MV Ilala was constructed by Yarrow Shipbuilders, back when describing something as Clydebuilt was a guarantee of quality. No sooner had she been completed than she was broken down into pieces and brought in overland: if the idea of a ship reaching a large African lake in this way makes you think of Humphrey Bogart’s adversary in ‘The African Queen’, you’re not far wrong… although that story is set on a different lake. (There was a brief naval action on Lake Malawi: the first of the First World War… but a single shot decided it.)
The BBC described the Ilala as facing an uncertain future back in 2008. She is a single-bottom type, and therefore not compliant with the Safety of Life at Sea (SOLAS) Convention. (As far as SOLAS is concerned, Lake Malawi is ‘at sea’…) More than seven years on the Ilala is still in service, but showing further signs of long usage.When maintenance is required some of the Ilala’s duties can be performed by the MV Chilembwe (launched in 2014) although that is a considerably smaller vessel. The MV Mtendere (in service from 1980) used to stand in, but is currently in storage, with plans to break her up. The other grand old lady of Lake Malawi, launched in 1901 and generally acknowledged as the oldest ship still afloat in Africa, is the MV Chauncy Maples, undergoing conversion to a floating medical clinic. The small Tanzanian ferries MV Songea and MV Iringa (each launched 1974) also operate on the lake, but have their own itineraries. Thus, maritime transport on Lake Malawi appears to offer a very fragile lifeline indeed.
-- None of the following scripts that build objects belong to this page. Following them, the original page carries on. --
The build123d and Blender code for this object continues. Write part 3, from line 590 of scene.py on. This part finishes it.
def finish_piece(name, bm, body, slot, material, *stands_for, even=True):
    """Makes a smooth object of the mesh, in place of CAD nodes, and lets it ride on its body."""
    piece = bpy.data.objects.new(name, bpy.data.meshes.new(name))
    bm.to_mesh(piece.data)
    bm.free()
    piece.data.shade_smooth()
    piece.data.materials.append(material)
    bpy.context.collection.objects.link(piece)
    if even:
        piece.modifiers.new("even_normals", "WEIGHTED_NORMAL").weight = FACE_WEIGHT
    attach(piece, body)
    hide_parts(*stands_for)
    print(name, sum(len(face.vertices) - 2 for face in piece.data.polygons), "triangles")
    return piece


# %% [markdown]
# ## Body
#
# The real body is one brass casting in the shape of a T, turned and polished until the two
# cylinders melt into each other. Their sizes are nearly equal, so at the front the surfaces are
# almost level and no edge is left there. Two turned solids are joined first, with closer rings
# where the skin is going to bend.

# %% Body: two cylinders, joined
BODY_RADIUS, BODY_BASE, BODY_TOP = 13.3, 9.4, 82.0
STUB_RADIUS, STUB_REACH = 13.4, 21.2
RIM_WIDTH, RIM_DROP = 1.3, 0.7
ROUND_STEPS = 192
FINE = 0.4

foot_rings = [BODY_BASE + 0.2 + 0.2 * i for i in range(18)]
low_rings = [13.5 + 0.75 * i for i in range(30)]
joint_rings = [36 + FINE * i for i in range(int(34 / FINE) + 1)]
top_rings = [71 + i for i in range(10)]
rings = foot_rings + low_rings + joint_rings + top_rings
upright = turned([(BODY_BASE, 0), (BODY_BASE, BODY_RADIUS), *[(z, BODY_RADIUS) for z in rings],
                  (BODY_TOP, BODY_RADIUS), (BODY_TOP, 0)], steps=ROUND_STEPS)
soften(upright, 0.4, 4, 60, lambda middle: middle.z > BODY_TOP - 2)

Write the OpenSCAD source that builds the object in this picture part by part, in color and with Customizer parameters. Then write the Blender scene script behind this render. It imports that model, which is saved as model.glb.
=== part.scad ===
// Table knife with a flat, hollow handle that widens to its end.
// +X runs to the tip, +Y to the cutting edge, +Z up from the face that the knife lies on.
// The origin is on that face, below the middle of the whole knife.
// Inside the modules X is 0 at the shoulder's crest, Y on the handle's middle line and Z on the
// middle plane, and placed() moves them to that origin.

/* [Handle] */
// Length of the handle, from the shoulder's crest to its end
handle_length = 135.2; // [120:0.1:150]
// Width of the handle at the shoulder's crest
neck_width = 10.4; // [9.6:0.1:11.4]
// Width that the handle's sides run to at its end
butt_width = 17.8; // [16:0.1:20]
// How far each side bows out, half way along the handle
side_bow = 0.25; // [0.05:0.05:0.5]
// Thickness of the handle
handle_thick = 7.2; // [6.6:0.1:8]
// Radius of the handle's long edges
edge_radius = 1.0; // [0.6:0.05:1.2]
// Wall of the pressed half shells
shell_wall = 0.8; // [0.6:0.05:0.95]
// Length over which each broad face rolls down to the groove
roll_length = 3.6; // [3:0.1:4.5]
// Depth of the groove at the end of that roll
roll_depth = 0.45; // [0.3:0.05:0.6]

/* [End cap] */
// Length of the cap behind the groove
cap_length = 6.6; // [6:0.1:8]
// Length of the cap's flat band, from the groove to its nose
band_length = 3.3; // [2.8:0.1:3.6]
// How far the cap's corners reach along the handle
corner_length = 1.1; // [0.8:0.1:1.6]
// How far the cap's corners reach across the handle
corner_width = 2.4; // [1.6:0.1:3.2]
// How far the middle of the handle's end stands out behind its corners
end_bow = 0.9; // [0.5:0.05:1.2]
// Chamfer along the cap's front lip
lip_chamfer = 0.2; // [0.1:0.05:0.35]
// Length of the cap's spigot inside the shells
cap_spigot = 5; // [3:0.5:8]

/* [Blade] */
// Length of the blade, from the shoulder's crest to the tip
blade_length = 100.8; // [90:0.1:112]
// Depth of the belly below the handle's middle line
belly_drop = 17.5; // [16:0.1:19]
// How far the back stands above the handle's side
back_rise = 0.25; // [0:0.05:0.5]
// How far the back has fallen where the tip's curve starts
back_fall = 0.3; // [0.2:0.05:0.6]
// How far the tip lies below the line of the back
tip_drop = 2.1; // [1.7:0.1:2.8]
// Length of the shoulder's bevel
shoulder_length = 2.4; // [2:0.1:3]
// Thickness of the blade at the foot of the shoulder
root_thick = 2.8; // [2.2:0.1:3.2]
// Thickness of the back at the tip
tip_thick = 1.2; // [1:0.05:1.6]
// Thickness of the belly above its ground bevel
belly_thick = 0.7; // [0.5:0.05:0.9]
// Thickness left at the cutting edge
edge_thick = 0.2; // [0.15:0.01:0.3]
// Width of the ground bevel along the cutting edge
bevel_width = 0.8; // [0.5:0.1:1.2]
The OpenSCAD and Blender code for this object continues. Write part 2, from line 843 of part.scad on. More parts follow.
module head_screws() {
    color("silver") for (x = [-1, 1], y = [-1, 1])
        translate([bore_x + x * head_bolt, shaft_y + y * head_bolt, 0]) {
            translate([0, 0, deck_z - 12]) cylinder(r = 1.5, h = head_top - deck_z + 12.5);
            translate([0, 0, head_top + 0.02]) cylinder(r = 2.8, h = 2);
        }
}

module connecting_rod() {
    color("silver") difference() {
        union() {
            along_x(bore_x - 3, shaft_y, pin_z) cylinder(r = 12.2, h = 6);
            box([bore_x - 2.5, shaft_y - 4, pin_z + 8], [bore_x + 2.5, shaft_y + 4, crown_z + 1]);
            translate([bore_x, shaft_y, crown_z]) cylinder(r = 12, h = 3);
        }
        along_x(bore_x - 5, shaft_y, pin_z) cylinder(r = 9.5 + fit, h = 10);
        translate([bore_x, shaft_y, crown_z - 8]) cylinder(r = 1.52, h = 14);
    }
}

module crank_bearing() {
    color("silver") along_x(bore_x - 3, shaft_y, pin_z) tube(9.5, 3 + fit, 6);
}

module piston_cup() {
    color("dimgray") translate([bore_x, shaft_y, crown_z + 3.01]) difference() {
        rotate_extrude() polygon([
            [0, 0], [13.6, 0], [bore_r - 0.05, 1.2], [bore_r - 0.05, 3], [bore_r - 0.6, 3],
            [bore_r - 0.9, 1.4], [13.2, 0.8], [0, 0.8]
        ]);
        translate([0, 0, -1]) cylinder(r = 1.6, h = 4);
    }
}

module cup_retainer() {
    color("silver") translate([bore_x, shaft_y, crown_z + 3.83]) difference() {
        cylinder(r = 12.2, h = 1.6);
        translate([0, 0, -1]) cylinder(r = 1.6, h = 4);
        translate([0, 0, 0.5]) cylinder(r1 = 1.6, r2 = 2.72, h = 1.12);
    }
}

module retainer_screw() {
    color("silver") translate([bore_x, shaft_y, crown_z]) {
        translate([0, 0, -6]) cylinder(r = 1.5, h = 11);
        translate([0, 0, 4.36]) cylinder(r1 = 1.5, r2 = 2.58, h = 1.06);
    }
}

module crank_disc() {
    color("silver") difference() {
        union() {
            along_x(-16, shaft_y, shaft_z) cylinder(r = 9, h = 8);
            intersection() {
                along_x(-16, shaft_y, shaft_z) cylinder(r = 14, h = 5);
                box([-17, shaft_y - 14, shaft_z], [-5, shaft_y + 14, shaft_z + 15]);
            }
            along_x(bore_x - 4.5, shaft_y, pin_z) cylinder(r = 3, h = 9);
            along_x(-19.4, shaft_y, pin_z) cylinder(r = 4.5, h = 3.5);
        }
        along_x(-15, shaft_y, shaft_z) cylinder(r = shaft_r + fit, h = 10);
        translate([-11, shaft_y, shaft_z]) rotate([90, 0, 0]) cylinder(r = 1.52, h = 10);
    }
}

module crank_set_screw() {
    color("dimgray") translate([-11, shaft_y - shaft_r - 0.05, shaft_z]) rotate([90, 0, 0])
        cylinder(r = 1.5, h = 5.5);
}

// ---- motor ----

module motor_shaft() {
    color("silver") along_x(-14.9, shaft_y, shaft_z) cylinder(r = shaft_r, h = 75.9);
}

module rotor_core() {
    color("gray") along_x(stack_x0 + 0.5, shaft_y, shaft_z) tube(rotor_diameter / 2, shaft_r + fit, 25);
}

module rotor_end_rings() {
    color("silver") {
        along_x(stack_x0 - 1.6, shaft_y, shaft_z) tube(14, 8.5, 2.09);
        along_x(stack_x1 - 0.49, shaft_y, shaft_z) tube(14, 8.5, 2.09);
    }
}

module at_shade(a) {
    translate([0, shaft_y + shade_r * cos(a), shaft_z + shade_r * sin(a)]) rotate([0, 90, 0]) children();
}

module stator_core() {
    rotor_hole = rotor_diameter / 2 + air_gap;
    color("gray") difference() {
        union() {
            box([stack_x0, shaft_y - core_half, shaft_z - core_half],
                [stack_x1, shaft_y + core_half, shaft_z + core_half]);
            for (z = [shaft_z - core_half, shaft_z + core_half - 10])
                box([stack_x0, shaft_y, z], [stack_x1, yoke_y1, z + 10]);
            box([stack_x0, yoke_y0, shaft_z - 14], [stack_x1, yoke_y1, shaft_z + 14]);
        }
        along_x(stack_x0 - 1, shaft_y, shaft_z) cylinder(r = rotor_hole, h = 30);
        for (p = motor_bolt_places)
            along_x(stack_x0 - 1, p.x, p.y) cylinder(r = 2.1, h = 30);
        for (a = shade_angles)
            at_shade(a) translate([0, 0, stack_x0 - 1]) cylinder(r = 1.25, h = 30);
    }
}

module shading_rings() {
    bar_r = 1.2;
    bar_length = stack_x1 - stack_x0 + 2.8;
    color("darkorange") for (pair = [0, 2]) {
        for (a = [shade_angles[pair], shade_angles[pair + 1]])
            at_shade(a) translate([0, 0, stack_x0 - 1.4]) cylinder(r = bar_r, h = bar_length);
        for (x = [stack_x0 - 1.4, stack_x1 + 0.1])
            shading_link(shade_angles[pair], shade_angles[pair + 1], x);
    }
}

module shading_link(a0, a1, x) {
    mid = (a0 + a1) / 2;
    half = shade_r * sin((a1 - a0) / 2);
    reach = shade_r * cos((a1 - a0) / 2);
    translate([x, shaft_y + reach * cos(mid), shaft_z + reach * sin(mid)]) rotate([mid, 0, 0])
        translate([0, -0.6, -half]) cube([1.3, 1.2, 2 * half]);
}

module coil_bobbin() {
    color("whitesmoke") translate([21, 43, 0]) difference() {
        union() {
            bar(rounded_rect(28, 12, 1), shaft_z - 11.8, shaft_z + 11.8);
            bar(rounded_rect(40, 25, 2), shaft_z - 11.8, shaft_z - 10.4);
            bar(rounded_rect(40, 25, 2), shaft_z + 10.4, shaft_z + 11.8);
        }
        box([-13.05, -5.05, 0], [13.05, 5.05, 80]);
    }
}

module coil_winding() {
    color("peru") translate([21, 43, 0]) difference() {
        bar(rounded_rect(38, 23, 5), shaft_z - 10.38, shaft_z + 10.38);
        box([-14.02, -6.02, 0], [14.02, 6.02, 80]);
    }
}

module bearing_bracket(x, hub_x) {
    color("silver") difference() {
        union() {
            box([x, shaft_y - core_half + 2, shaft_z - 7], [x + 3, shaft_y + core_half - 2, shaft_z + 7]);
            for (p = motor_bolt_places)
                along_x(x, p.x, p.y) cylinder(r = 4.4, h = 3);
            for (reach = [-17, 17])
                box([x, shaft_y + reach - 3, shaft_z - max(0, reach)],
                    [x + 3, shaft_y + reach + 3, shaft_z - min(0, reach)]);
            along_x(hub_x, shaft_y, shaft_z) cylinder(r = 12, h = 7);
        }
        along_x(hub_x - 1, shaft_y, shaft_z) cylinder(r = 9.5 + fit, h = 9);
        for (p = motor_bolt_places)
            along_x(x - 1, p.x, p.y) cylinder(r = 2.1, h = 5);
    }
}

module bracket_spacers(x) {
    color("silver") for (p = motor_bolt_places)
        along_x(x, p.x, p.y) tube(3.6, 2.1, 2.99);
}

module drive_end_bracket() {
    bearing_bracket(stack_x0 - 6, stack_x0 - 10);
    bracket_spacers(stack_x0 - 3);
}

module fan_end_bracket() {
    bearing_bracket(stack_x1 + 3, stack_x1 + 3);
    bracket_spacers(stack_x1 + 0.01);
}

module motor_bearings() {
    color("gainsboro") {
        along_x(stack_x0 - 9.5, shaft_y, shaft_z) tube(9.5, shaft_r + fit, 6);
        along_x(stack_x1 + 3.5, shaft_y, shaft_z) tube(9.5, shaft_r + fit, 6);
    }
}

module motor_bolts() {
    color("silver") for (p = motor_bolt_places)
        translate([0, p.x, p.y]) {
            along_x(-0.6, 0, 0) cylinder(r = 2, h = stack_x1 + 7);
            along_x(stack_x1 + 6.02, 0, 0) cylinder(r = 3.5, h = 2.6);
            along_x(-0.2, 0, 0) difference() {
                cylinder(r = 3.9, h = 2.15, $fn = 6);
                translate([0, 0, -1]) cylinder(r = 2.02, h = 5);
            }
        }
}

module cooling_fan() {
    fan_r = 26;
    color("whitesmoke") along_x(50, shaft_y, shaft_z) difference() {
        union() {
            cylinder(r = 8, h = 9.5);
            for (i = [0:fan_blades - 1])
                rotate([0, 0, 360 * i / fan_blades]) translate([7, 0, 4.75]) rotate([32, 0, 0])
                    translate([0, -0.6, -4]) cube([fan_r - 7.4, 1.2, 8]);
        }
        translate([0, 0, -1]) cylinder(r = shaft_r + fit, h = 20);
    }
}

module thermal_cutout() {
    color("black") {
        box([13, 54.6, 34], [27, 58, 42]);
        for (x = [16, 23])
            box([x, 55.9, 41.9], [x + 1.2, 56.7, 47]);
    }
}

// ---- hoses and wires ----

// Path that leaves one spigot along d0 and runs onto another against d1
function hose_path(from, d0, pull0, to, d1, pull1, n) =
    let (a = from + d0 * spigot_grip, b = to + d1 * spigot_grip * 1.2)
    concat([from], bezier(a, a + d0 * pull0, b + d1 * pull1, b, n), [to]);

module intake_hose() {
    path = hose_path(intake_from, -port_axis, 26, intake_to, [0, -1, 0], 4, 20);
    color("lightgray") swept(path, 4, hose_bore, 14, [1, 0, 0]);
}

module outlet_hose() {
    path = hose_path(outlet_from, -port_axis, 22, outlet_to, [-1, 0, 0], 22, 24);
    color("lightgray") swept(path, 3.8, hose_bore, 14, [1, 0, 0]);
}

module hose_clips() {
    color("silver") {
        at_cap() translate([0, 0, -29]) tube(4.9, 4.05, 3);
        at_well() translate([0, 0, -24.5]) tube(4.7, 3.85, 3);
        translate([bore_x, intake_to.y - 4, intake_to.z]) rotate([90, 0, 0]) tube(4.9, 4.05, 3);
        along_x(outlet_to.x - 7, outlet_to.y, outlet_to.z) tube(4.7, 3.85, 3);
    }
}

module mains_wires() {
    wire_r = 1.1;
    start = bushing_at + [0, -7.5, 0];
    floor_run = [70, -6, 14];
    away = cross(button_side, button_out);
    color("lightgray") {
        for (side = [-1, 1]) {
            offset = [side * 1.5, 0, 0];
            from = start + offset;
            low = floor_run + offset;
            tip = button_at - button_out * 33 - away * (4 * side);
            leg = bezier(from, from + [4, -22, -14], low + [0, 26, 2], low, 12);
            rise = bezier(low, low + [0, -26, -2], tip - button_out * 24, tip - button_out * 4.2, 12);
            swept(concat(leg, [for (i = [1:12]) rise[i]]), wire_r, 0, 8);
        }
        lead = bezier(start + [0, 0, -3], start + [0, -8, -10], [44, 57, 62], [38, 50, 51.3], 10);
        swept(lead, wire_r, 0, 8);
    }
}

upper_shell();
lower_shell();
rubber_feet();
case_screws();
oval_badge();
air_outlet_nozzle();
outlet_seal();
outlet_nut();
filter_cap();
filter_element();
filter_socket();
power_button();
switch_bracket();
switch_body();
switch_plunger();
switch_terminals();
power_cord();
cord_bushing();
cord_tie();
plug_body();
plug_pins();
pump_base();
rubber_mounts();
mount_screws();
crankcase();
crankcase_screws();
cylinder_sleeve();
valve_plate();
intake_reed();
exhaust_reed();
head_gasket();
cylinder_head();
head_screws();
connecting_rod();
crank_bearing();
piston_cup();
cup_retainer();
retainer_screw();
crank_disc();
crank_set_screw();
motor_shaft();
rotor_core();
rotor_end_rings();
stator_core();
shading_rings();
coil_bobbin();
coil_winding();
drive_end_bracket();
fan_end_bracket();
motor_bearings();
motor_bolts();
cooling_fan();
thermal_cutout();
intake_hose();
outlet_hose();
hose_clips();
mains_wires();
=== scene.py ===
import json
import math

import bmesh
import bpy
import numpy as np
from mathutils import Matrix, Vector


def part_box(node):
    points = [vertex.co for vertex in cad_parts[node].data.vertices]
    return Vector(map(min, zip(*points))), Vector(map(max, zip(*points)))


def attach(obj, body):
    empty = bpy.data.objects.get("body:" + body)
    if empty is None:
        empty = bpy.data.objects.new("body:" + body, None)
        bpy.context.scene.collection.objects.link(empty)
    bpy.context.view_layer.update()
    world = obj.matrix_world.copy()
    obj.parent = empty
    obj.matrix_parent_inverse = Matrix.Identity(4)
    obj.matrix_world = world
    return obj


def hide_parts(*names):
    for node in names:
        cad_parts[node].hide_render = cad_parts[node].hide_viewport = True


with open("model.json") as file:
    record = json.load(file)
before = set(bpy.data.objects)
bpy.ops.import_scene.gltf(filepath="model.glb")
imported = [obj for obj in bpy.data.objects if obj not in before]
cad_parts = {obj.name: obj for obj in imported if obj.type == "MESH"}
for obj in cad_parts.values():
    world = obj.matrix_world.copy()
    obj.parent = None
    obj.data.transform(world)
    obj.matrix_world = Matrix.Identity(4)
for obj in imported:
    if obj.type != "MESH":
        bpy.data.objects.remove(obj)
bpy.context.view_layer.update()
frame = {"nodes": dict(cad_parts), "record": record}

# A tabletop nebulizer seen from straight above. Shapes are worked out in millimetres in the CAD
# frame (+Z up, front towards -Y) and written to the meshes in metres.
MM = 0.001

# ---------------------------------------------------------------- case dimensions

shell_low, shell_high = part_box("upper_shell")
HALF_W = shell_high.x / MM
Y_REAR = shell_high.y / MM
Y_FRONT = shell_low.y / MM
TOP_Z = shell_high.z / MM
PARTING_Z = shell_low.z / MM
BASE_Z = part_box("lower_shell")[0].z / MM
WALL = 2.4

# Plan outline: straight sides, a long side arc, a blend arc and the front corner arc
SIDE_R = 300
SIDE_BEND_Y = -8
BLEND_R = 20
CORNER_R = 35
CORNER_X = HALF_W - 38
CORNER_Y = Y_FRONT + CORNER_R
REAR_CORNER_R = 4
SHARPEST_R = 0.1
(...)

In this decaying infrastructure I see parallels with the end of an earlier empire: when the Romans left Britain around 410 AD, they left behind a road network that continued to define the landscape. For well over a thousand years, no better roads were built. We lacked the skills, the political will or perhaps just the money to significantly improve our infrastructure. Instead, people just had to make do, while the roads crumbled.
This isn’t meant as a criticism of the Malawian government, nor any of the nations that border the lake… but it poses real challenges for those who depend upon such services. Although I go to Malawi once or twice a year, I’ve never seen the MV Ilala. Perhaps I never will, now.
If the ‘rusting lifeline’ can’t be sustained, she’ll still be in good company. I come from a country that used to offer supersonic passenger flights, but stopped – and the only country ever to have abandoned a successful space launch capability*. The Americans don’t fly the Space Shuttle anymore, either. Is this the ‘new normal’? Must we concede that our forefathers could do things that we can’t? I think that in some cases this might be so. Opportunities are fewer, now, with materials more scarce and constraints more abundant. One of the greatest challenges must surely be providing for a nation with a growing population: there were 2.75 million Malawians when the MV Ilala was first launched, and 3.79 million by the time Malawi obtained independence from the United Kingdom in 1964. The 2015 population figure was 16.79 million, and projections suggest 30 million by 2035.
Already there is news of food shortages, and I doubt one old steamer more or less is going to resolve matters.
[*] In 1971, the British Black Arrow launcher put a single satellite into low Earth orbit: the last hurrah of a programme that had already been cancelled. The satellite was called Prospero, after the sorcerer in Shakespeare’s Tempest who chooses to give up his powers.